A Present-Day Paradox
Today, Cerro Rico presents one of the starkest paradoxes in the world of cultural heritage and resource economics. The mountain continues to be actively mined by thousands of independent miners organized into cooperatives, many of whom work under conditions that bear a disturbing resemblance to those endured by their colonial-era predecessors. There are no large corporations managing safety protocols or investing in modern equipment. Workers still descend into the mountain’s labyrinthine tunnels with little more than handheld drills, dynamite, and a stubborn faith in the mountain’s remaining generosity. Silicosis remains endemic. Accidents are common. Life expectancy for active miners is grim.
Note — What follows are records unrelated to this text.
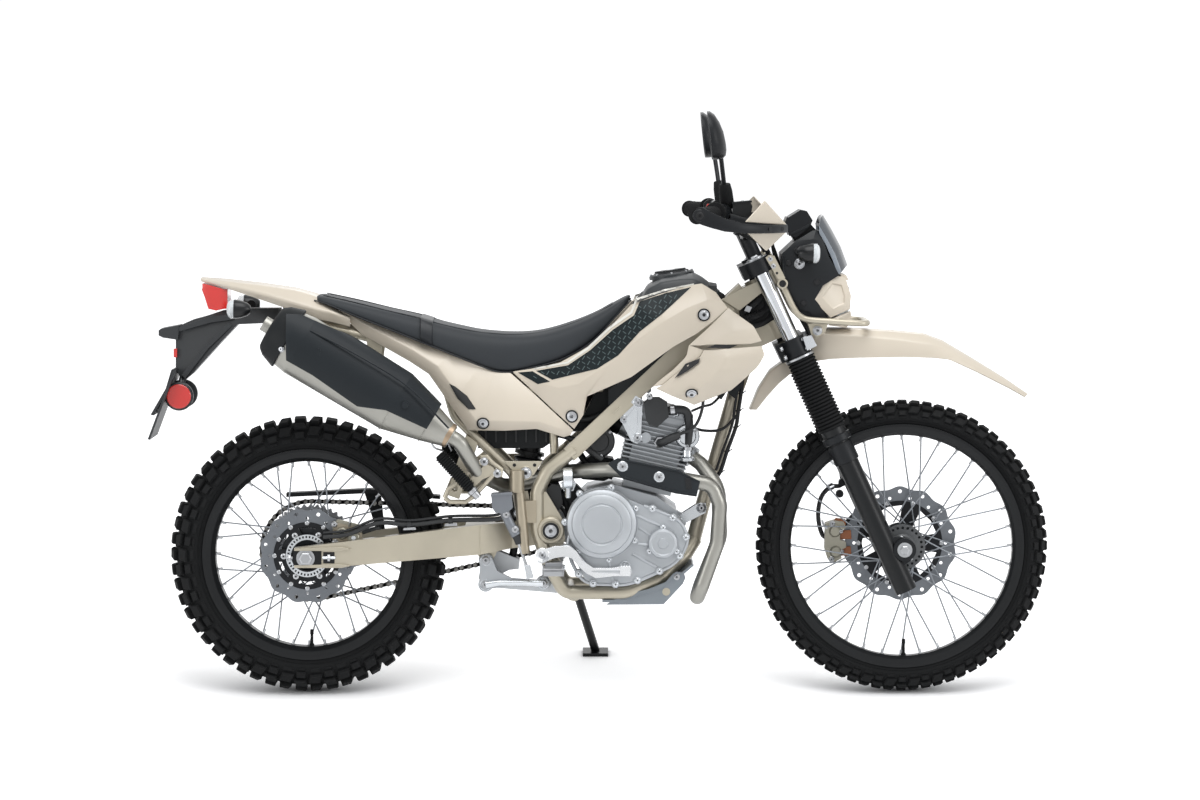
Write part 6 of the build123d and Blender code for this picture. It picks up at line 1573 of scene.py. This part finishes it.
MIRROR_HALF = (66, 53.8)
mirror_glass = finish("mirror glass", (196, 202, 208), 0.03, metal=1.0, level=0.6)
parts = []
for side in (-1, 1):
    rings = []
    for out, share, drop in ((1, 0.86, 0), (-2, 0.92, 0), (-2, 1.0, 0), (4, 1.0, 0), (13, 0.93, -3), (22, 0.76, -10),
            (29, 0.5, -18), (32, 0.16, -24)):
        ring = []
        for n in range(28):
            turn = 2 * pi * n / 28
            c, s = cos(turn), sin(turn)
            y = MIRROR_HALF[0] * share * copysign(abs(c) ** 0.72, c)
            z = MIRROR_HALF[1] * share * copysign(abs(s) ** 0.8, s) + drop
            ring.append((916 + out - z * 0.105, side * 318 + y, 1280 + z))
        rings.append(ring)
    parts += [
        loft(rings, clamp_black),
        loft([[(x - 0.4, side * 318 + (y - side * 318) * 0.99, z) for x, y, z in rings[0]],
            [(x - 0.8, side * 318 + (y - side * 318) * 0.97, 1280 + (z - 1280) * 0.97) for x, y, z in rings[0]]],
            mirror_glass),
    ]
    stem = smooth_line([(957, side * 221, 1118), (950, side * 230, 1160), (946, side * 244, 1190),
        (941, side * 274, 1226), (936, side * 300, 1252), (932, side * 308, 1266)], 6)
    parts += [
        sweep(stem, 5.2, clamp_black, 14),
        lathe([(0, -2), (13, -2), (16, 3), (15.4, 36), (13, 52), (12, 54), (7, 55), (0, 55)], (957, side * 221, 1119),
            (-0.13, side * 0.2, 0.97), rubber, 28),
    ]
piece("mirror_heads", parts, "steering", ("mirrors",), angle=40)

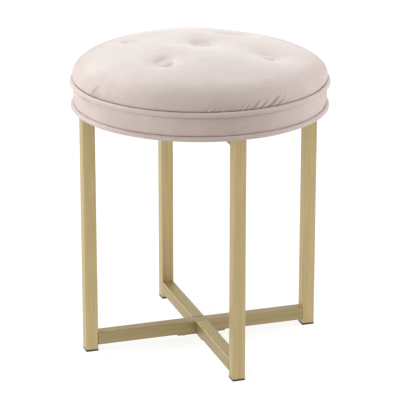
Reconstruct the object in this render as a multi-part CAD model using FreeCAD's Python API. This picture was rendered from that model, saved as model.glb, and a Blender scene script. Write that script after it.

UNESCO declared Potosí a World Heritage Site in 1987, recognizing the city’s extraordinary historical and architectural significance. However, the designation has created a complex tension between preservation and survival. The mountain itself is structurally compromised after centuries of tunneling, and a significant collapse near its summit in 2011 alarmed engineers and conservationists alike. Proposals to stabilize the mountain or restrict mining activity have met with fierce resistance from local communities for whom the mines remain the primary source of income. The heritage designation has done little to resolve the fundamental contradiction: the very activity that gives the site its historical significance is also the activity that threatens to destroy it.
Conclusion
Cerro Rico stands as one of the most consequential and cautionary landmarks in human history. Its silver built empires, reshaped global trade, and helped finance the early modern world as we know it. It also consumed millions of lives, poisoned ecosystems, and left communities in a state of economic dependency that persists to this day. The mountain’s story is not simply a tale of colonial excess, though it is certainly that. It is also a story about the structural relationships between resource extraction, human labor, and environmental sustainability — relationships that remain as urgent and unresolved in the 21st century as they were in the 16th. In the ongoing global conversation about ethical supply chains, climate responsibility, and the rights of mining communities, Cerro Rico offers a history both rich and sobering, a reminder that the true cost of wealth is rarely reflected in the price of the things it produces.